El coronel era querido y odiado en Arellano. La gente le seguía la corriente porque con su dinero medio pueblo había sacado adelante algún negocio, como doña Dilia, que acabó haciendo los jugos de coco más ricos de todo el departamento –lástima para ella que no lo hubiera abierto en la capital; se hubiera hecho rica–, o algún cafetal. Así, eran pocos los que ponían en duda sus palabras; excepto los afectados de las fumigaciones, que aún le recordaban jactándose por haber dirigido los planes que los gringos subvencionaron en la sierra con la idea de erradicar miles de hectáreas de cultivos ilícitos. Los dueños de esos terrenos se quejaban de haber perdido sus ingresos y de que nunca cobraron compensación por ello. Nunca se lo perdonaron porque decían que «la marimba y la amapola daban por entonces trabajo en la sierra». De ahí vino cuando el coronel Evaristo Arias, por reconciliarse y quitarse la mala prensa, decidió ayudar a los colonos afectados y, para compensar sus pérdidas, se convirtió en prestamista de muchos de ellos con la condición de que plantasen café. En general aceptaron, aunque también hubo a quien el coronel le negó la ayuda «por temor a que se la gastaran en otros vicios, y por comunistas», decía. Pero la mayoría le tenía respeto, porque en Arellano muchos habían llegado huyendo de la revolución y el coronel era considerado como el mejor contacto que el pueblo tenía con el Ejército. Aunque ya estaba jubilado, si algún día llegase la guerrilla y se produjeran enfrentamientos con narcotraficantes y paramilitares, allí tendrían a don Evaristo a mano para traer al Ejército con un levantar de cejas.

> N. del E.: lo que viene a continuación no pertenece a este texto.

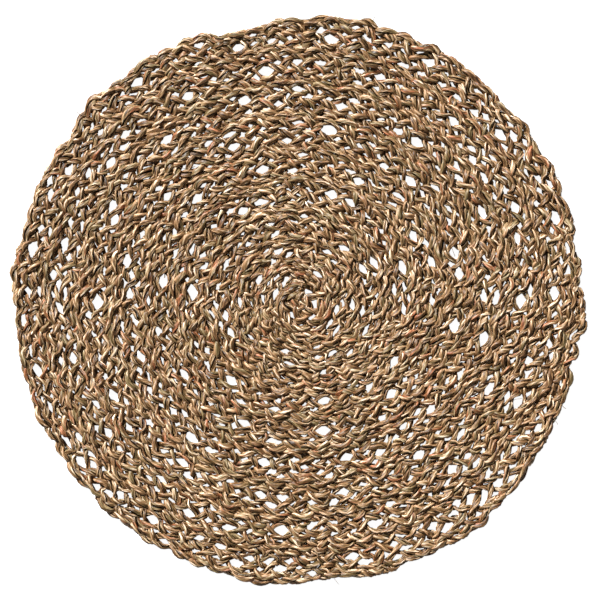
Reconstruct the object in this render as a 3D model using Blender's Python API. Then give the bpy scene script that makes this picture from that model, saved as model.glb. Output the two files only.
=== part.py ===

Amigo del pueblo y de las autoridades, de Evaristo Arias hay que decir que en verdad era un embaucador. Tenía la virtud de arrollar con sus peroratas, aprovechando con naturalidad la autoridad militar que le concedían los galones y la paciencia de los vecinos. Te traía a un escenario en el que parecía estar sucediendo una cosa, ciertamente la que el escuchante quería oír, sin saber que en verdad jugaba con él, como un maestro del ajedrez, calculador en el tablero y en la vida; un tipo que nunca delataba su estrategia, que te hacía ver que todo era sencillo. Eso era porque solo él tenía en mente la jugada y, mientras los demás se quedaban mirando el plano corto, él llegaba a ver tres y hasta cuatro movimientos por adelantado, sabiendo interpretar en un instante lo que sería la derivada segunda de lo que tenía enfrente.

El mismo Julio Espinosa, de siempre transportista, tenía plantados treinta mil cafetos pagados con un préstamo suyo. Fue con ello como se inició en la caficultura. Por entonces pensaba que el café le daría la plata que necesitaba para poder llevar a Violeta a un buen hospital de los Estados Unidos. En total, a la muerte de Violeta llevaba cultivadas seis hectáreas en aquel paraje recóndito en mitad de la sierra, lejos del pueblo, donde casi nadie subía porque aquellos terrenos eran elevados, tal vez demasiado fríos para cultivar café, y caían en la misma raya del resguardo indígena, y por eso en el pueblo se decía que pudiera haberlos plantado dentro del territorio de los jaguaríes, porque en el valle de enfrente se veían pequeños hombres y mujeres de blanco caminar a diario ladera arriba y ladera abajo; y que de ser eso así podría traerle problemas, si no es que antes las propias autoridades le obligaban a devolverlas a los indígenas.

A muchos les extrañaba que el propio coronel no hubiera reparado en ese detalle cuando decidió financiar a Julio Espinosa, porque se decía que no había mosca que entrase en la sierra que no fuera identificada por el radar de Evaristo Arias: por tierra tenía sus contactos, y por aire, aun a su edad, él mismo seguía volando la sierra en su avioneta y paseaba a su joven acompañante, oteando desde las alturas. El que se quería consolar, acababa diciendo que, gracias a que volaba, tenía mejor opinión de dónde convenía plantar. Así fue que, en contra de todas las opiniones de los vecinos de Arellano, donde el que más y el que menos tenía media vida de caficultor, el coronel fue el único que dijo confiar en el éxito de aquella plantación al límite de Julio Espinosa.